Fig. 56.
Male Trypanosoma Ziemanni, giving rise by nuclear division to eight spermatozoa or microgametes. From the stomach of the gnat (Culex).
Each of these penetrates and fuses with the substance of a female Trypanosome, swallowed at the same time or already taken in by the gnat. The fertilized animalculæ is the vermiform motile stage of Fig. 52, A; and so we return to the starting-point of the cycle (after Schaudinn).
The relations of parasites to the organisms upon or in which they are parasitic, and the relation of man, once entered on the first steps of his career of civilisation, to the world of parasites, form one of the most instructive and fascinating chapters of natural history. It cannot be fully written yet, but already some of the conclusions to which the student is led in examining this subject have far-reaching importance and touch upon great general principles in an unexpected manner.
Before the arrival of man—the would-be controller, the disturber of Nature—the adjustment of living things to their surrounding conditions and to one another has a certain appearance of perfection. Natural selection and the survival of the fittest in the struggle for existence lead to the production of a degree of efficiency and harmonious interaction of the units of the living world, which, being based on the inexorable destruction of what is inadequate and inharmonious as soon as it appears, result in a smooth and orderly working of the great machine, and the continuance by heredity of efficiency and a high degree of individual perfection.

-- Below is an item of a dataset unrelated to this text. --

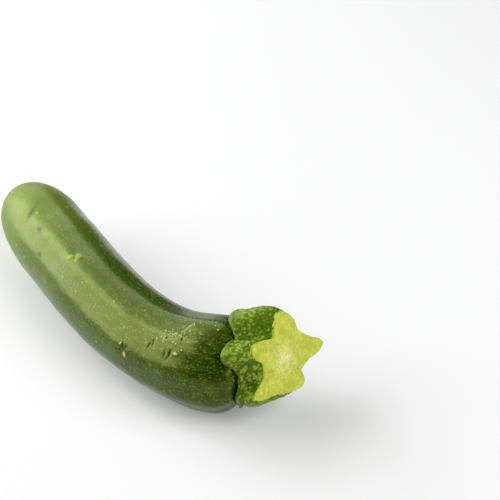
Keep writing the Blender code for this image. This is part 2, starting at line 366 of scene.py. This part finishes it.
def flecks_group():
    """Round flecks of mixed size: 1 at each cell's own point, fading to 0 at that cell's own radius."""
    tree = bpy.data.node_groups.new("flecks", "ShaderNodeTree")
    tree.interface.new_socket("Vector", in_out="INPUT", socket_type="NodeSocketVector")
    tree.interface.new_socket("Spacing", in_out="INPUT", socket_type="NodeSocketFloat")
    tree.interface.new_socket("Size", in_out="INPUT", socket_type="NodeSocketFloat")
    tree.interface.new_socket("Fleck", in_out="OUTPUT", socket_type="NodeSocketFloat")
    given = tree.nodes.new("NodeGroupInput")
    scale = node(tree, "ShaderNodeMath", {0: 1.0, 1: given.outputs["Spacing"]}, operation="DIVIDE")
    spaced = {"Vector": given.outputs["Vector"], "Scale": scale.outputs[0]}
    cells = node(tree, "ShaderNodeTexVoronoi", spaced)
    parts = node(tree, "ShaderNodeSeparateColor", {0: cells.outputs["Color"]})
    reach = times(tree, given.outputs["Size"], parts.outputs[0])
    inner = times(tree, reach, 0.35)
    fade = {
        "Value": cells.outputs["Distance"],
        "From Min": inner,
        "From Max": reach,
        "To Min": 1.0,
        "To Max": 0.0,
    }
    spot = node(tree, "ShaderNodeMapRange", fade, interpolation_type="SMOOTHSTEP")
    result = tree.nodes.new("NodeGroupOutput")
    tree.links.new(spot.outputs[0], result.inputs["Fleck"])
    return tree


def flecks(tree, vector, spacing, size):
    """The flecks group placed in a material."""
    new = node(tree, "ShaderNodeGroup", node_tree=flecks_tree)
    tree.links.new(vector, new.inputs["Vector"])
    new.inputs["Spacing"].default_value = spacing
    new.inputs["Size"].default_value = size
    return new.outputs["Fleck"]


def mark(tree, name, output="Fac"):
    """A value or vector that the mesh carries at each point."""
    return node(tree, "ShaderNodeAttribute", attribute_name=name).outputs[output]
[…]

Parasites, whether microscopic or of larger size, are not, in such circumstances, the cause of widespread disease or suffering. The weakly members of a species may be destroyed by parasites, as others are destroyed by beasts of prey; but the general community of the species, thus weeded, is benefited by the operation. In the natural world the inhabitants of areas bounded by sea, mountain, and river become adjusted to one another; and a balance is established. The only disturbing factors are exceptional seasons, unusual cold, wet, or drought. Such recurrent factors may from time to time increase the number of the weakly who are unable to cope with the invasions of minute destructive parasites, and so reduce, even to extermination the kinds of animals or plants especially susceptible to such influences. But anything like the epidemic diseases of parasitic origin with which civilised man is unhappily familiar seems to be due either to his own restless and ignorant activity or, in his absence, to great and probably somewhat sudden geological changes—changes of the connexions, and therefore communications, of great land areas.
It is abundantly evident that animals or plants which have, by long æons of selection and adaptation, become adjusted to the parasites and the climatic conditions and the general company (so to speak) of one continent may be totally unfit to cope with those of another; just as the Martian giants of Mr. H. G. Wells, though marvels of offensive and defensive development, were helpless in the presence of mundane putrefactive bacteria and were rapidly and surely destroyed by them. Accordingly, it is not improbable that such geological changes as the junction of the North and South American continents, of North and South Africa, and of various large islands and neighbouring continents, have, in ages before the advent of man, led to the development of disastrous epidemics. It is not a far-fetched hypothesis that the disappearance of the whole equine race from the American continent just before or coincidently with the advent of man—a region where horses of all kinds had existed in greater variety than in any other part of the world—is due to the sudden introduction, by means of some geological change, of a deadly parasite which spread as an epidemic and extinguished the entire horse population.
Whatever may have happened in past geological epochs, by force of great earth-movements which rapidly brought the adaptations of one continent into contact with the parasites of another, it is quite certain that man, proud man, ever since he has learnt to build a ship, and even before that, when he made up his mind to march aimlessly across continents till he could go no further, has played havoc with himself and all sorts of his fellow-beings by mixing up the products of one area with those of another. Nowhere has man allowed himself—let alone other animals or even plants—to exist in fixed local conditions to which he or they have become adjusted. With ceaseless restlessness he has introduced men and beasts and plants from one land to another. He has constantly migrated with his herds and his horses, from continent to continent. Parasites, in themselves beneficent purifiers of the race, have been thus converted into terrible scourges and the agents of disease. Europeans are decimated by the locally innocuous parasites of Africa; the South Sea islanders are exterminated by the comparatively harmless measles of Europe.
A striking example of the disasters brought about by man’s blind dealings with Nature—disasters which can and will hereafter be avoided by the aid of science—is to be found in the history of the insect phylloxera and the vine. In America the vine had become adjusted to the phylloxera larvae, so that when they nibbled its roots the American vine threw out new root-shoots and was none the worse for the little visitor. Man in his blundering way introduced the American vine, and with it the phylloxera, to Europe; and in three years half the vines in France and Italy were destroyed by the phylloxera, because the European vines had not been bred in association with this little pest, and had not acquired the simple adjusting faculty of throwing out new shoots.